Good question – what's the motivation here @pabs3 ? Freeing up disk space? Or do these files make some local "modify-and-recompile" workflow harder?
The motivation is simply that they are not used at runtime so logically they should not be present in the binary wheels, nor in the directory that setup.py install puts files in.
The impact is very minor, just unused files downloaded in binary packages and unused files stored on disk.
The files are needed at setup.py build time but not at setup.py install time.
The removal of the .c .cpp files only at setup.py clean time is correct of course.
The location of the .c .cpp files during setup.py build should be in the build/ directory, since they are generated from the .pyx .pxd files.

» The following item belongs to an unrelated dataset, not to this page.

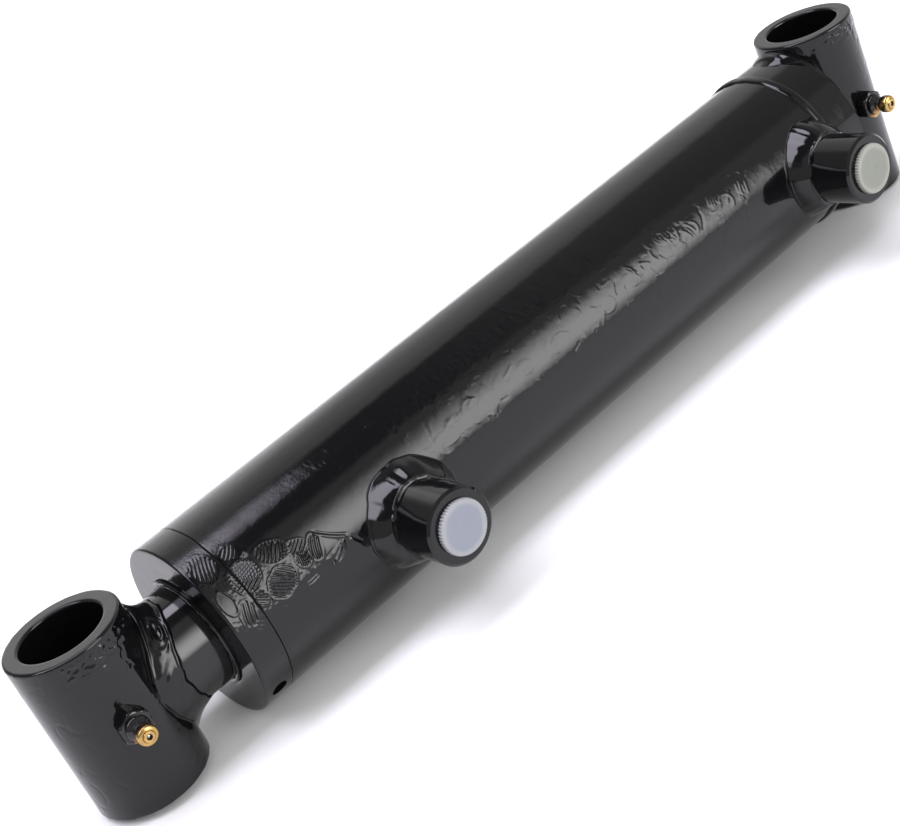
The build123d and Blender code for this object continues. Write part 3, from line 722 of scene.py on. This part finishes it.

The .c .cpp files should not be in the file produced by setup.py sdist, since they are generated from the .pyx .pxd files, so they shouldn't be in the MANIFEST.in file.
The only time the .c .cpp files would be useful would be when a gensim developer needs to debug an issue, but in that situation the source tree would almost always be available locally including the .c .cpp files.
Feel free to close the issue wontfix if you prefer to keep the files.